Goal of the exercise >> Write out exactly the lines from the line with "const beaker = new THREE.Group();" through the line with "import math", both ends included, and no other line.

Information shown >>
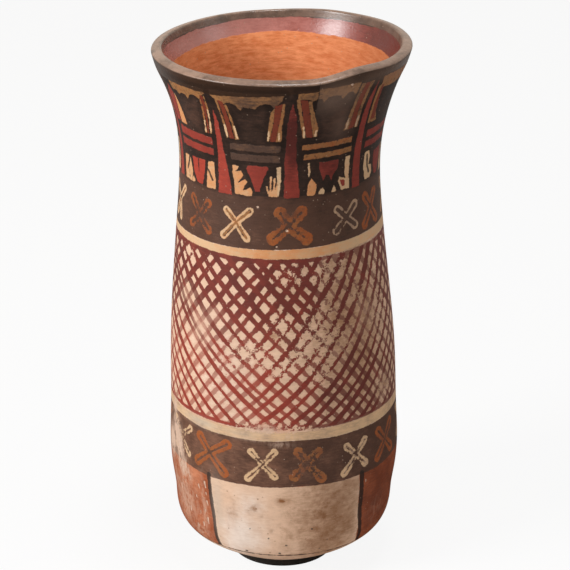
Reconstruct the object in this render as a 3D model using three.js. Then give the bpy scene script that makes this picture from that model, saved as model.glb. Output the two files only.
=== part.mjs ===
import * as THREE from 'three';

// A tall painted beaker with a flared mouth and a rounded base, standing in a low dished ring.
// Lengths are millimetres and +Z is up. The origin is on the table, under the middle of the ring.
// The clay wall is built in courses, and each course laps over the one below it on a slanting joint.

// Sides of every round piece. A multiple of four puts corners on the X and Y axes.
const SEGMENTS = 48;

// Outside of the clay wall, from the middle of the underside to the lip, as radius and height.
const OUTER_WALL = [
  [0, 1.4],
  [11, 1.6],
  [20.3, 3.1],
  [30.3, 7.9],
  [37.3, 12.2],
  [42.9, 17],
  [45.6, 23],
  [46.4, 31],
  [47.7, 40.5],
  [48.5, 52],
  [48, 67],
  [47.4, 90],
  [46.1, 113],
  [44.1, 135.5],
  [42.1, 158],
  [41.1, 178],
  [42.4, 194],
  [45.3, 206],
  [48.8, 215],
  [51.05, 220],
  [52.4, 224.4],
];

// Thickness of the clay, and the heights between which it changes.
const BASE_THICKNESS = 5.6;
const SIDE_THICKNESS = 4.2;
const LIP_THICKNESS = 4.4;
const BASE_THINS_FROM = 4;
const BASE_THINS_TO = 30;
const LIP_THICKENS_FROM = 195;
const LIP_THICKENS_TO = 223;

// The top of the lip is a low crown with rounded corners.
const CROWN_HEIGHT = 1.3;
const CROWN_SQUARENESS = 3;
const CROWN_STEPS = 8;

// Heights on the outside where one course meets the next, and how far each joint rises inwards.
const BASE_TOP = 16;
const PANEL_TOP = 51.6;
const LOWER_CROSS_TOP = 74.5;
const LOWER_NET_TOP = 113;
const UPPER_NET_TOP = 151.8;
const UPPER_CROSS_TOP = 175.5;
const NECK_TOP = 199;
const COLLAR_TOP = 220.5;
const JOINT_RISE = 3;

// The rim was drawn up by hand: its rise in mm at each angle in degrees, with the front at -90.
const RIM_WAVE = [
  [-180, -0.5],
  [-135, 0],
  [-95, 0.25],
  [-77, 0.2],
  [-52, 2.5],
  [-30, 1.5],
  [25, 1.3],
  [60, 0.6],
  [100, -0.5],
  [145, -0.8],
  [180, -0.5],
];
const RIM_WAVE_FROM = 196;
const RIM_WAVE_TO = 224;

// The middle of the wall wanders sideways along X by this much, once in this height.
const BOW = 0.7;
const BOW_LENGTH = 215;

// The ring under the base. Its top is dished to fit the clay, with a small clearance.
const RING_OUTER_RADIUS = 21.7;
const RING_INNER_RADIUS = 11;
const RING_EDGE = 0.4;
const RING_CLEARANCE = 0.3;
const RING_SEAT_STEPS = 4;

// Each course from the bottom up: its name, its top, its steps in height, and its fired colour.
const COURSES = [
  { name: 'base_bowl', top: BASE_TOP, steps: 6, colour: 0xb98f70, roughness: 0.55 },
  { name: 'panel_wall', top: PANEL_TOP, steps: 6, colour: 0xc9aa8c, roughness: 0.45 },
  { name: 'lower_cross_wall', top: LOWER_CROSS_TOP, steps: 3, colour: 0x46352c, roughness: 0.42 },
  { name: 'lower_net_wall', top: LOWER_NET_TOP, steps: 3, colour: 0xb98a72, roughness: 0.4 },
  { name: 'upper_net_wall', top: UPPER_NET_TOP, steps: 3, colour: 0x9c6656, roughness: 0.4 },
  { name: 'upper_cross_wall', top: UPPER_CROSS_TOP, steps: 3, colour: 0x46352c, roughness: 0.42 },
  { name: 'neck_wall', top: NECK_TOP, steps: 4, colour: 0x7a3a2a, roughness: 0.4 },
  { name: 'flared_collar', top: COLLAR_TOP, steps: 4, colour: 0x8c5a3c, roughness: 0.4 },
  { name: 'rim_lip', top: null, steps: 2, colour: 0x3b2d27, roughness: 0.34 },
];
const RING = { name: 'support_ring', colour: 0x1a1614, roughness: 0.7 };

// Eases from 0 at one value to 1 at another.
function ease(value, from, to) {
  return THREE.MathUtils.smoothstep(value, from, to);
}

// Natural cubic spline of values over knots, with the value and the slope at any place.
function cubicSpline(knots, values) {
  const last = knots.length - 1;
  const bend = new Array(last + 1).fill(0);
  const carry = new Array(last + 1).fill(0);
  for (let i = 1; i < last; i++) {
    const before = knots[i] - knots[i - 1];
    const after = knots[i + 1] - knots[i];
    const turn = (values[i + 1] - values[i]) / after - (values[i] - values[i - 1]) / before;
    const pivot = 2 * (before + after) - before * carry[i - 1];
    carry[i] = after / pivot;
    bend[i] = (6 * turn - before * bend[i - 1]) / pivot;
  }
  for (let i = last - 1; i > 0; i--) {
    bend[i] -= carry[i] * bend[i + 1];
  }
  return (place) => {
    let i = 0;
    while (i < last - 1 && place > knots[i + 1]) {
      i++;
    }
    const step = knots[i + 1] - knots[i];
    const a = (knots[i + 1] - place) / step;
    const b = (place - knots[i]) / step;
    const value = a * values[i] + b * values[i + 1]
      + ((a ** 3 - a) * bend[i] + (b ** 3 - b) * bend[i + 1]) * step * step / 6;
    const slope = (values[i + 1] - values[i]) / step
      + ((3 * b * b - 1) * bend[i + 1] - (3 * a * a - 1) * bend[i]) * step / 6;
    return { value, slope };
  };
}

// The outside of the wall, measured along its own length.
const outline = OUTER_WALL.map(([radius, height]) => new THREE.Vector2(radius, height));
const lengths = [0];
for (let i = 1; i < outline.length; i++) {
  lengths.push(lengths[i - 1] + outline[i].distanceTo(outline[i - 1]));
}
const wallLength = lengths[lengths.length - 1];
const radiusAt = cubicSpline(lengths, outline.map((point) => point.x));
const heightAt = cubicSpline(lengths, outline.map((point) => point.y));

function outerPoint(place) {
  return new THREE.Vector2(radiusAt(place).value, heightAt(place).value);
}

// Points straight out of the clay.
function outerNormal(place) {
  return new THREE.Vector2(heightAt(place).slope, -radiusAt(place).slope).normalize();
}

function thickness(height) {
  const side = THREE.MathUtils.lerp(
    SIDE_THICKNESS,
    LIP_THICKNESS,
    ease(height, LIP_THICKENS_FROM, LIP_THICKENS_TO),
  );
  return THREE.MathUtils.lerp(BASE_THICKNESS, side, ease(height, BASE_THINS_FROM, BASE_THINS_TO));
}

function innerPoint(place) {
  const point = outerPoint(place);
  return point.addScaledVector(outerNormal(place), -thickness(point.y));
}

// The place along the wall where one of its two sides reaches a height, by halving.
function placeAtHeight(side, height) {
  let low = 0;
  let high = wallLength;
  for (let i = 0; i < 50; i++) {
    const middle = (low + high) / 2;
    if (side(middle).y < height) {
      low = middle;
    } else {
      high = middle;
    }
  }
  return (low + high) / 2;
}

// Points along one side of the wall, both ends included.
function sidePoints(side, from, to, steps) {
  const points = [];
  for (let i = 0; i <= steps; i++) {
    points.push(side(THREE.MathUtils.lerp(from, to, i / steps)));
  }
  return points;
}

// The crown of the lip, a superellipse from the outside of the wall over to the inside.
function crownPoints() {
  const outside = outerPoint(wallLength);
  const inside = innerPoint(wallLength);
  const middle = outside.clone().add(inside).multiplyScalar(0.5);
  const half = outside.clone().sub(middle);
  const rise = new THREE.Vector2(-half.y, half.x).setLength(CROWN_HEIGHT);
  const points = [];
  for (let i = 1; i < CROWN_STEPS; i++) {
    const angle = Math.PI * i / CROWN_STEPS;
    const across = Math.sign(Math.cos(angle)) * Math.abs(Math.cos(angle)) ** (2 / CROWN_SQUARENESS);
    const up = Math.sin(angle) ** (2 / CROWN_SQUARENESS);
    points.push(middle.clone().addScaledVector(half, across).addScaledVector(rise, up));
  }
  return points;
}

// How far the hand-made rim rises at an angle in degrees.
function rimRise(degrees) {
  let i = 0;
  while (i < RIM_WAVE.length - 2 && degrees > RIM_WAVE[i + 1][0]) {
    i++;
  }
  const [fromAngle, fromRise] = RIM_WAVE[i];
  const [toAngle, toRise] = RIM_WAVE[i + 1];
  return THREE.MathUtils.lerp(fromRise, toRise, ease(degrees, fromAngle, toAngle));
}

// Moves one point of a true round wall to where the potter left it.
function shapeByHand(point) {
  const degrees = THREE.MathUtils.radToDeg(Math.atan2(point.y, point.x));
  const rise = rimRise(degrees) * ease(point.z, RIM_WAVE_FROM, RIM_WAVE_TO);
  point.x += BOW * Math.sin(2 * Math.PI * point.z / BOW_LENGTH);
  point.z += rise;
  return point;
}

// Turns a profile of radius and height round the Z axis.
function turned(profile) {
  const geometry = new THREE.LatheGeometry(profile, SEGMENTS);
  geometry.rotateX(Math.PI / 2);
  return geometry;
}

// Splits the four-cornered faces of a profile's last strip along their other diagonal, so that
// two courses that meet on an uneven joint share the same triangles there.
function crossLastStrip(geometry, profile) {
  const index = geometry.getIndex();
  const strips = profile.length - 1;
  for (let i = 0; i < SEGMENTS; i++) {
    const a = i * profile.length + strips - 1;
    const b = a + profile.length;
    const first = 6 * (i * strips + strips - 1);
    [a, b, b + 1, a, b + 1, a + 1].forEach((corner, k) => index.setX(first + k, corner));
  }
}

// Gives a turned wall its hand-made unevenness, and drops the normals that this makes untrue.
function handShaped(geometry) {
  const position = geometry.getAttribute('position');
  const point = new THREE.Vector3();
  for (let i = 0; i < position.count; i++) {
    shapeByHand(point.fromBufferAttribute(position, i));
    position.setXYZ(i, point.x, point.y, point.z);
  }
  geometry.computeVertexNormals();
  return geometry;
}

function namedMesh(piece, geometry) {
  const material = new THREE.MeshStandardMaterial({
    color: piece.colour,
    roughness: piece.roughness,
    metalness: 0,
  });
  const mesh = new THREE.Mesh(geometry, material);
  mesh.name = piece.name;
  return mesh;
}

// One course of clay: up its outside, over its top joint or the crown, and down its inside.
// The base starts and ends on the axis, and every other course closes on itself.
function coursePoints(course, below) {
  const isBase = below === null;
  const isLip = course.top === null;
  const outerFrom = isBase ? 0 : placeAtHeight(outerPoint, below);
  const innerFrom = isBase ? 0 : placeAtHeight(innerPoint, below + JOINT_RISE);
  const outerTo = isLip ? wallLength : placeAtHeight(outerPoint, course.top);
  const innerTo = isLip ? wallLength : placeAtHeight(innerPoint, course.top + JOINT_RISE);
  const points = [
    ...sidePoints(outerPoint, outerFrom, outerTo, course.steps),
    ...(isLip ? crownPoints() : []),
    ...sidePoints(innerPoint, innerTo, innerFrom, course.steps),
  ];
  if (isBase) {
    points[points.length - 1].x = 0;
  } else {
    points.push(points[0].clone());
  }
  return points;
}

// The ring: flat below, upright outside and inside, with its top following the underside.
function ringPoints() {
  const seat = [];
  for (let i = 0; i <= RING_SEAT_STEPS; i++) {
    const radius = THREE.MathUtils.lerp(
      RING_OUTER_RADIUS - RING_EDGE,
      RING_INNER_RADIUS + RING_EDGE,
      i / RING_SEAT_STEPS,
    );
    seat.push(new THREE.Vector2(radius, undersideHeight(radius) - RING_CLEARANCE));
  }
  const points = [
    new THREE.Vector2(RING_INNER_RADIUS, 0),
    new THREE.Vector2(RING_OUTER_RADIUS - RING_EDGE, 0),
    new THREE.Vector2(RING_OUTER_RADIUS, RING_EDGE),
    new THREE.Vector2(RING_OUTER_RADIUS, seat[0].y - RING_EDGE),
    ...seat,
    new THREE.Vector2(RING_INNER_RADIUS, seat[RING_SEAT_STEPS].y - RING_EDGE),
  ];
  points.push(points[0].clone());
  return points;
}

// Height of the underside of the base at a radius, by halving along the wall.
function undersideHeight(radius) {
  let low = 0;
  let high = lengths[4];
  for (let i = 0; i < 50; i++) {
    const middle = (low + high) / 2;
    if (radiusAt(middle).value < radius) {
      low = middle;
    } else {
      high = middle;
    }
  }
  return heightAt(low).value;
}

const beaker = new THREE.Group();
let below = null;
for (const course of COURSES) {
  const profile = coursePoints(course, below);
  const wall = turned(profile);
  if (below !== null) {
    crossLastStrip(wall, profile);
  }
  beaker.add(namedMesh(course, handShaped(wall)));
  below = course.top;
}
beaker.add(namedMesh(RING, turned(ringPoints())));

export default beaker;
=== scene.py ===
"""A tall painted beaker with a flared mouth and a rounded base, standing in a low dished ring.

Lengths are millimetres until a mesh is made. Angles are degrees round the wall, 0 at the front
and growing to the right. Heights are measured up from the table.
"""
import math

import bpy
import numpy as np
from bpy.props import FloatProperty, FloatVectorProperty, IntProperty, PointerProperty
from mathutils import Matrix, Vector


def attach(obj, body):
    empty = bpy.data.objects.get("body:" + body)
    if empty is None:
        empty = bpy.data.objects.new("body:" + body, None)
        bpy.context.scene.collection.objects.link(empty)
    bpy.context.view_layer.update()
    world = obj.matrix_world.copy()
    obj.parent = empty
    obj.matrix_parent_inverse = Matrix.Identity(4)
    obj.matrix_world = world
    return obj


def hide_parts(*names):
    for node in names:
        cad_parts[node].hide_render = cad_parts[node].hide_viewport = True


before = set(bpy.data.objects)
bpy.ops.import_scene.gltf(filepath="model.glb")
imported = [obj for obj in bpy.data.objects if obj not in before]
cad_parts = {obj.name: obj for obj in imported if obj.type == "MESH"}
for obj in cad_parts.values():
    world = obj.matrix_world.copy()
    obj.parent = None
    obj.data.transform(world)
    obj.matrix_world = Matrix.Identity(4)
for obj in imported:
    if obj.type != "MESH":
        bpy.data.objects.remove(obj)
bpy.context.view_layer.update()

bl_info = {
    "name": "Painted beaker",
    "version": (1, 0, 0),
    "blender": (4, 5, 0),
    "location": "3D View > Sidebar > Beaker",
    "description": "Builds a burnished, painted clay beaker and the ring that it stands in",
    "category": "Add Mesh",
}

MM = 0.001
FULL_TURN = 360.0
RING_BODY = "ring_stand"
CLAY_BODY = "vase"

# Outside of the clay wall, from the middle of the underside to the lip, as radius and height.
OUTER_WALL = np.array([
    (0, 1.4), (11, 1.6), (20.3, 3.1), (30.3, 7.9), (37.3, 12.2), (42.9, 17), (45.6, 23),
    (46.4, 31), (47.7, 40.5), (48.5, 52), (48, 67), (47.4, 90), (46.1, 113), (44.1, 135.5),
    (42.1, 158), (41.1, 178), (42.4, 194), (45.3, 206), (48.8, 215), (51.05, 220), (52.4, 224.4),
])
# The clay thins from the base to the side between two heights, and thickens towards the lip.
BASE_THICKNESS, SIDE_THICKNESS, LIP_THICKNESS = 5.6, 4.2, 4.4
BASE_THINS = (4, 30)
LIP_THICKENS = (195, 223)
CROWN_HEIGHT, CROWN_SQUARENESS, CROWN_ROWS = 1.24, 3, 24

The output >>
const beaker = new THREE.Group();
let below = null;
for (const course of COURSES) {
  const profile = coursePoints(course, below);
  const wall = turned(profile);
  if (below !== null) {
    crossLastStrip(wall, profile);
  }
  beaker.add(namedMesh(course, handShaped(wall)));
  below = course.top;
}
beaker.add(namedMesh(RING, turned(ringPoints())));

export default beaker;
=== scene.py ===
"""A tall painted beaker with a flared mouth and a rounded base, standing in a low dished ring.

Lengths are millimetres until a mesh is made. Angles are degrees round the wall, 0 at the front
and growing to the right. Heights are measured up from the table.
"""
import math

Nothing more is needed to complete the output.